Changing face of logistics as creativity solves demand issue

Ever-increasing demand is leading logistics developers and operators to be more creative, experts agreed at Real Asset Media’s European Logistics – Key Trends & Market Outlook briefing, which took place recently at MIPIM in Cannes.

Events ranging from the pandemic to the war in Ukraine have strengthened the onshoring trend, making logistics assets in Europe even more sought-after.

Tom Kinsley, Executive Director, European Logistics Investment, CBRE

“You can hope that the supply chains will work but it has been shown how fragile they are, so occupiers will have to re-assess their choices,” said Tom Kinsley, executive director, European logistics investment, CBRE. “Onshoring will mean more warehouses and more logistics.”

Going forward there will be high occupancy rates and strong demand in most markets.

“We have a lot of clients who want more space because of Covid, the Suez Canal blockage, increased costs from China and so on,” said Remon Vos, CEO, CTP. “Manufacturing will also continue to drive demand, including from the defence industry which is set to grow.”

The creative response to current challenges takes different forms, from changing the kind of buildings to using more technology to focusing on sustainability.

Shortage of space means that warehouses are flexible and up to 18 metres high. “There will be more multi-storeys in future,” said Kinsley. “We need to build up and we need to be more creative.”

Logistics assets have changed beyond recognition, said Daniel Harris, senior managing director, head of European investments, Cain International: “Units have improved so much in terms of quality that they have transformed the industry. There are good facilities, double-height entrance lobbies, windows, light streaming in and solar panels on the roof. It’s another world.” 

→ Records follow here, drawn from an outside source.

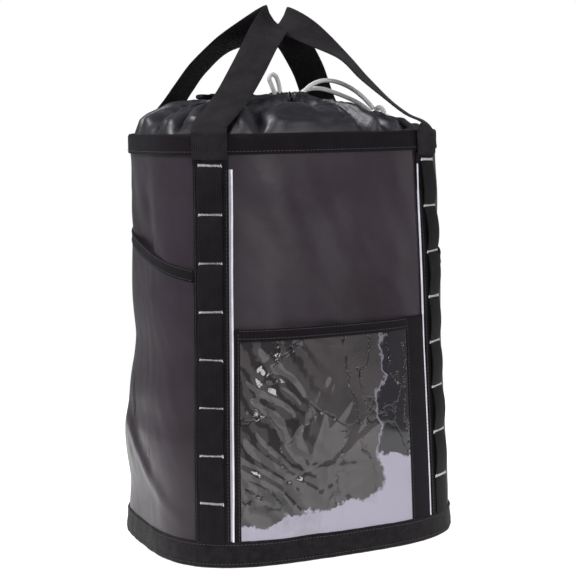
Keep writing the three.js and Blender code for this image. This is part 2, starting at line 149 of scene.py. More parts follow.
def ring_noise(angle, scale, seed):
    """Noise round the bag that meets itself after a full turn."""
    return smooth_noise(cos(angle) * scale, sin(angle) * scale, seed)


def turn_between(angle, centre):
    return (angle - centre + pi) % (2 * pi) - pi


def slouch(angle, height):
    """How far the loaded cloth stands out from or sinks behind the plain wall."""
    angle, height = np.broadcast_arrays(np.asarray(angle, float), np.asarray(height, float))
    left = bump(turn_between(angle, 0.9 * pi), 0, 0.75)
    right = bump(turn_between(angle, 0), 0, 0.75)
    front = bump(turn_between(angle, -pi / 2), 0, 0.7)
    back = bump(turn_between(angle, pi / 2), 0, 0.7)
    upper = np.clip((height - 0.13) / 0.07, 0, 1) * np.clip((0.44 - height) / 0.05, 0, 1)
    out = left * (1.6 * bump(height, 0.112, 0.04) - 4.4 * bump(height, 0.226, 0.032) - 6.0 * upper)
    out -= left * (3.4 * bump(height, 0.060, 0.03) + 1.6 * bump(height, 0.150, 0.018))
    out += right * (0.6 * bump(height, 0.075, 0.02) - 4.6 * bump(height, 0.228, 0.06))
    out -= right * 2.6 * bump(height, 0.150, 0.06)
    out += -2.5 * front * bump(height, 0.36, 0.08)
    out += 3.0 * back * bump(height, 0.16, 0.10) - 2.5 * back * bump(height, 0.33, 0.07)
    return out * MM


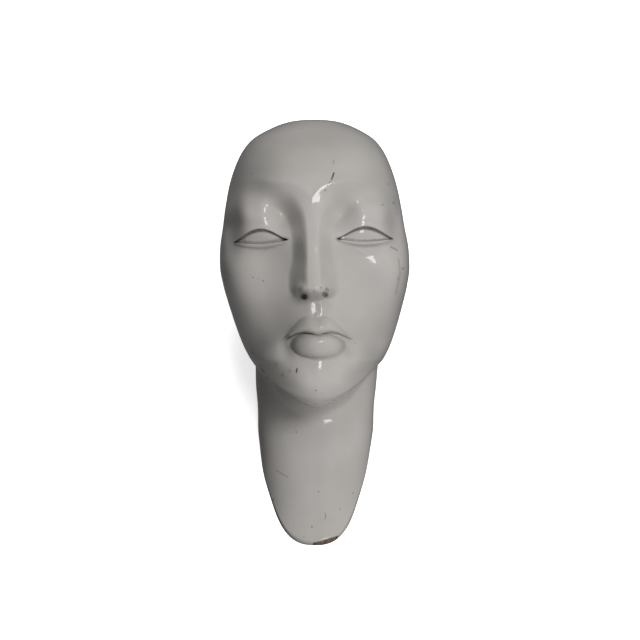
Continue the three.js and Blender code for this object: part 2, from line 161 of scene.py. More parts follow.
def profile(stations):
    """A piecewise cubic through the stations whose slopes are harmonic means, so it never overshoots them."""
    at, value = np.array(stations, float).T
    secant = np.diff(value) / np.diff(at)
    before = np.append(secant[0], secant)
    after = np.append(secant, secant[-1])
    product = before * after
    total = np.where(product > 0, before + after, 1)
    slope = np.where(product > 0, 2 * product / total, 0)

    def curve(place):
        place = np.clip(place, at[0], at[-1])
        i = np.clip(np.searchsorted(at, place) - 1, 0, len(at) - 2)
        span = at[i + 1] - at[i]
        t = (place - at[i]) / span
        bend = span * t * (1 - t) * (slope[i] * (1 - t) - slope[i + 1] * t)
        return value[i] + (value[i + 1] - value[i]) * t * t * (3 - 2 * t) + bend

    return curve


side_crown = profile(SIDE_CROWN)
face_crown = profile(FACE_CROWN)
back_crown = profile(BACK_CROWN)
side_below = profile(SIDE_BELOW)
face_below = profile(FACE_BELOW)
back_below = profile(BACK_BELOW)
front_bluffness = profile(FRONT_BLUFFNESS)
drift = profile(DRIFT)
midline = profile(MIDLINE)
ridge_height = profile(RIDGE)
ridge_top = profile(RIDGE_TOP)
ridge_flank = profile(RIDGE_FLANK)
mouth_line = profile(MOUTH_LINE)
upper_lip_edge = profile(UPPER_LIP_EDGE)
neck_side = profile(NECK_SIDE)


def section_size(crown, below, level):
    """A section's size: its stations below the widest level, and fractions by latitude above it."""
    climb = np.clip((level - WIDEST_LEVEL) / (CROWN_LEVEL - WIDEST_LEVEL), 0, 1)
    above = below(WIDEST_LEVEL) * crown(np.degrees(np.arcsin(climb)))
    return np.where(level <= WIDEST_LEVEL, below(level), above)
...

Addressing ESG also helps to attract scarce staff

Paying attention to ESG factors is not just what lenders and regulators want, but it also helps to attract staff in a sector where labour shortages are the norm.

“It’s tough to find the workforce, so it’s a smart move to work on the social impact and environmental fronts,” said Kinsley. “Occupiers demand more facilities now, and buyers are willing to pay more because they recognise the long-term value of the asset.”

Investors are ahead on these issues, and the more core the buyer, the more important ESG factors are.

“Ticking all ESG boxes has always been important for us because we want to make a difference,” said Vos. “For every 1 million sq m of warehouse that we build we plant 1 million sq m of forest and that makes us carbon-neutral. Having a long-term vision also means creating a pleasant environment for people who work there, with a clubhouse, sports facilities, free medical care and free housing on site in some of our parks.”

Jan Philipp Daun, CIO, Garbe Industrial Real Estate

One inescapable trend seems to be the increasing cost of land across Europe, which is presenting new challenges to developers and investors.

“The shortage of land is a massive problem,” said Harris. “In London, land prices for industrial are higher than for residential, at £10 million an acre. These prices only make sense because rents are high, approaching £30 per square foot.”

Some choose to look further afield in order to find available land, or to pay less for the land.

“We’ve gone to B & C locations and shifted further East because of the lack of land,” said Jan Philipp Daun, chief investment officer, Garbe Industrial Real Estate. “It works for us as long as there’s the availability of labour and proximity to motorways, which are the two key factors.”

The increase in prices means that land is becoming more valuable than the building.

“Availability of land has become the biggest factor,” said Robert Dobrzycki, CEO and co-owner, Panattoni Europe. “The value of land will keep growing over time and will be 60-70% of the total value, so the building will be less relevant.”